In measuring productivity, it is important to consider both the intangibles (client satisfaction, safety, motivation, welfare, etc.) and the tangibles (deliverables, handovers, hours achieved or used, etc.). Productivity also needs to embrace the strategic as well as the tactical. What’s more, it needs to be aligned with the overall success values and outcomes of your project stakeholders.

Productivity must be measured across all project phases. This way, you will ensure stakeholders are both aware and accountable for “down the line” impacts of their delivery performance on others. In this sense, it is also important to understand the pitfalls of incentivising productivity. One of them, for instance, could be the lack of sustainability.

In engineered project delivery, productivity is best measured as part of a business life-cycle process, collating historical productivity data for all projects. This approach requires data to be sufficiently coded to create and maintain productivity “NORMS”. These are used to price and plan accurately for future projects.

Once productivity processes, systems, and tools are embedded within a business, accurate success measures are attained. Not only that, but identifying opportunities to improve can also enhance productivity. With this in mind, the business is finally in a position to embrace innovation with confidence.

Improving productivity

To be able to continuously improve a business’ productivity, it is crucial to have the ability to innovate, assess, and make decisions on what attainable success looks like. Moreover, it is important that businesses adapt at pace and can be objective on the results. Specifically, this means building a culture, the processes, and the associated systems to:

  • Generate ideas to innovate business in line with your agreed strategic goals;
  • Assess and select improvement opportunities that will acquire the best results;
  • Set targets for both the design and implementation of those improvements;
  • Design and implement at pace, based on sound foundations for success;
  • Stop, rethink, rework, or scrap any innovation investments if early measures no longer support the target.

Embracing digital modernisation

Digitalisation isn’t simply the replacement of typewriters with PCs; paper with PDFs; and faxes with emails. In engineered project delivery, digitalisation is the effective bettering of the documented asset (drawings, documents, files, and dossiers) with its digital twin (meta-data, digital workflows, and artificial intelligence).

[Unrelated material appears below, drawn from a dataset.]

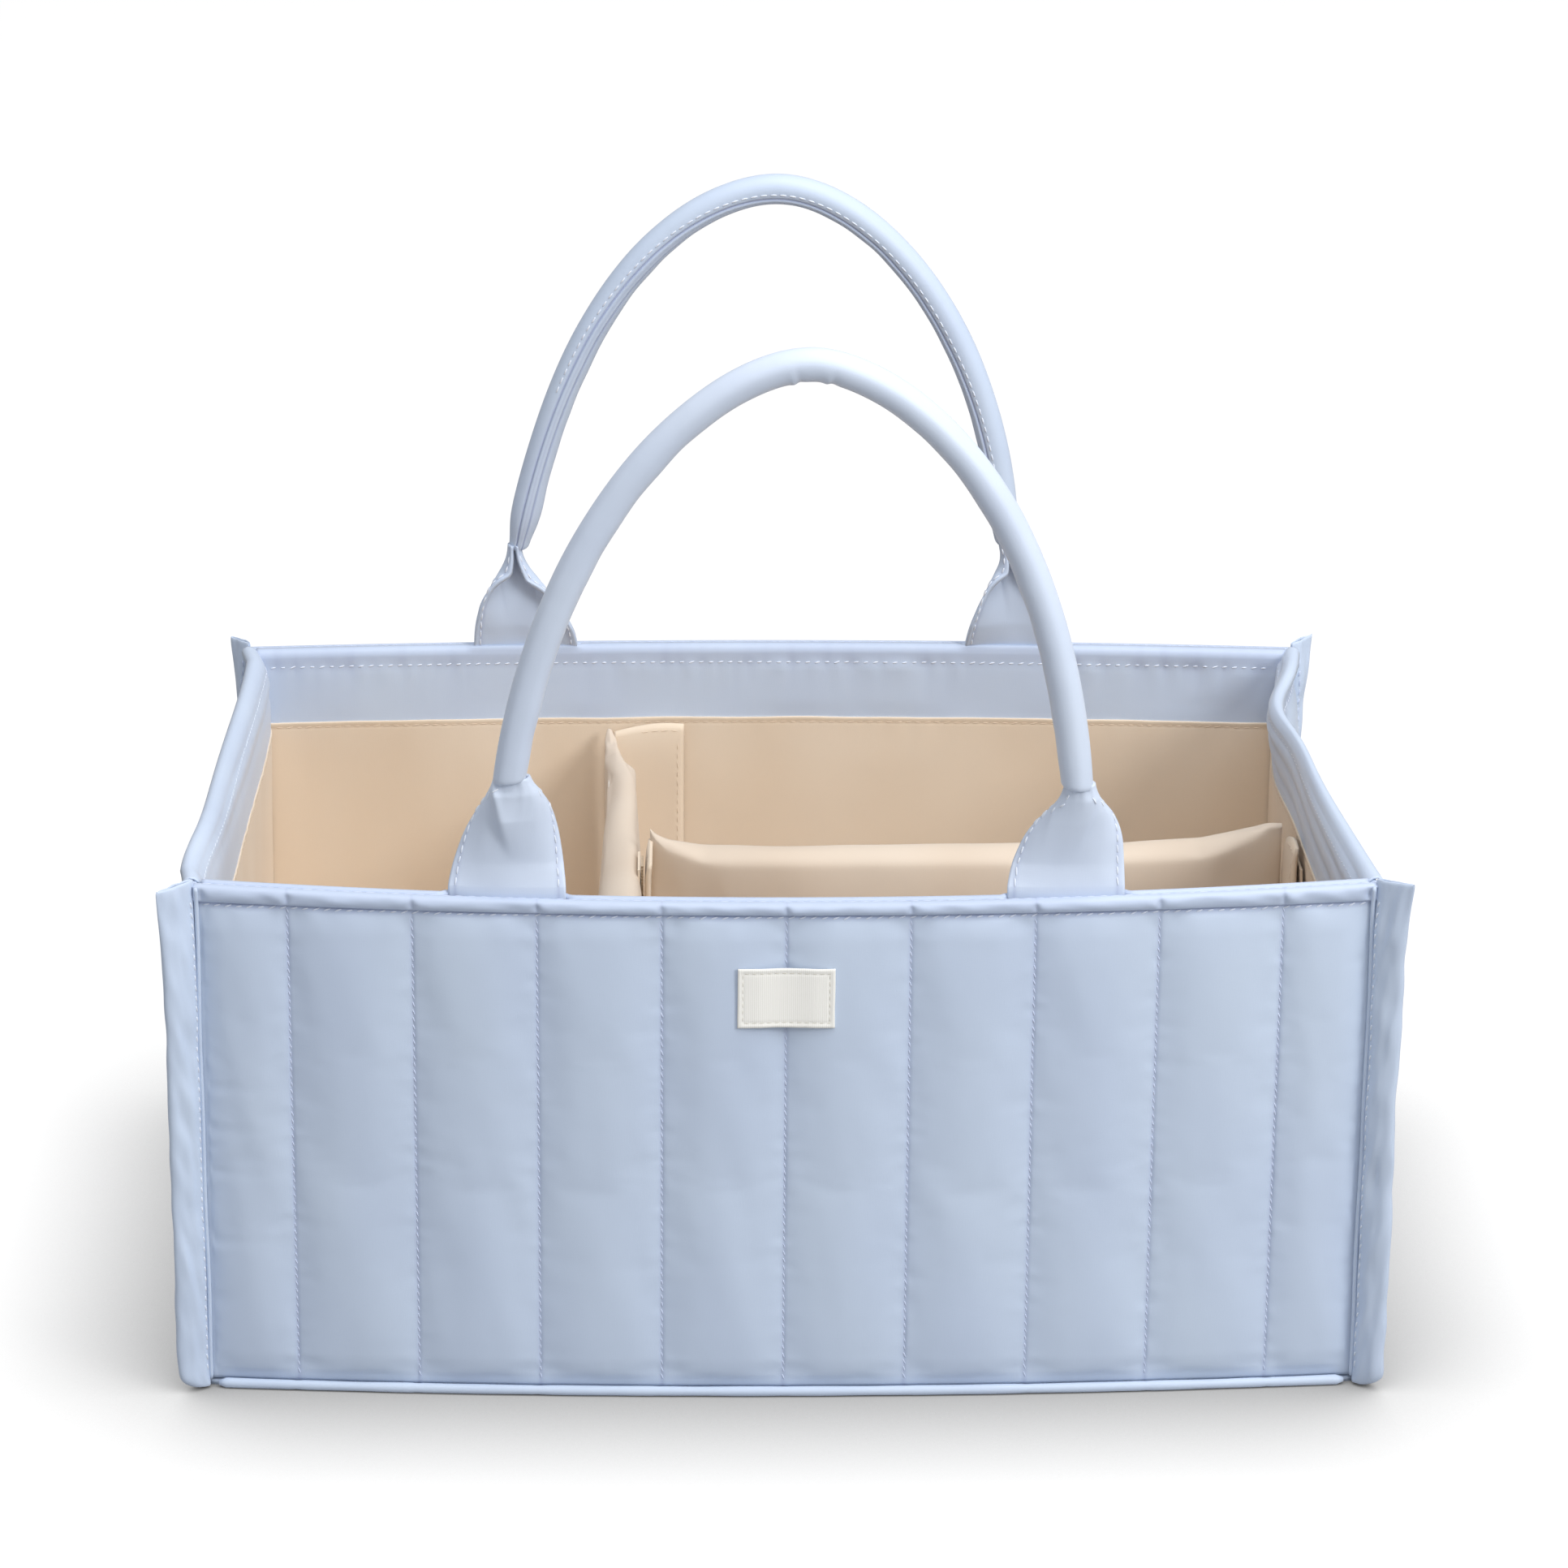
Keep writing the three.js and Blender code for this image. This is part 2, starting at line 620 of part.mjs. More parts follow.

Let’s use the pre-commissioning, commissioning, start-up, and handover to operations phases of a project as an example. Lack of transparency on effective productivity early in a project can have an adverse impact at the end of the project. This is especially the case on the subjective productivity performance of the stakeholders responsible for delivering these later phases. Using a modern, digital management system can prevent these unsatisfactory outcomes. How? Here are a few attributes it should possess:

  • It should use a completions management system (CMS). This can digitally package all inspections and tests required throughout all the project phases. This will help demonstrate appropriate technical integrity of components, equipment, interconnections, sub-systems, and systems.
  • It should use a CMS to digitise the approved workflow of handovers. These could be handovers from the vendors and manufacturers, as well as from installation and construction (cold and dead). Furthermore, it could capture handovers from pre-commissioning (component level functional tested), commissioning (dynamically tested complete systems), and operations (safe and ready to start-up).
  • It should use a CMS that digitalises and collects project systems and tools that are all interconnected. This way, it will assist in utilising the same data for a validated “single source of truth”.

Ultimately, this collection of systems allows suppliers to work collaboratively. But how does this aid productivity? Here are some of the benefits:

  • System suppliers can both effectively deliver a specific role on a project and understand the key data interfaces.
  • Digital systems are configurable to meet the agreed processes, workflows, and terminology of a specific project.
  • Systems have the functionality to improve and enhance documented assets to their digital twin.
  • Instead of the ‘common’ pen, paper, and manual admin procedures, systems will offer digitised equivalents. These systems can“ significantly improve efficiency and productivity in both the planning and execution stages. In fact, paperless check-sheets, ITRs, handover certificates, work packs (pre-commissioning WPs), and handover dossiers with auto-compile can truly acquire improved productivity quickly.
  • Systems embrace and promote user communities and communications in both the digital and real worlds. This includes other programmes that are specifically designed for collaborations, such as MS Teams.
  • Systems are transparent and live, using reports and dashboards on demand without the need for manual manipulation or interpretation. This enables project teams to analyse, determine accurate root causes, and provide informed recovery solutions. Ultimately, they will go a long way in helping achieve the planned success.

To conclude, connectivity and productivity represent two essential assets to a business. By showing how to measure and improve, we hope this article gives you an insight into how to boost productivity within your company.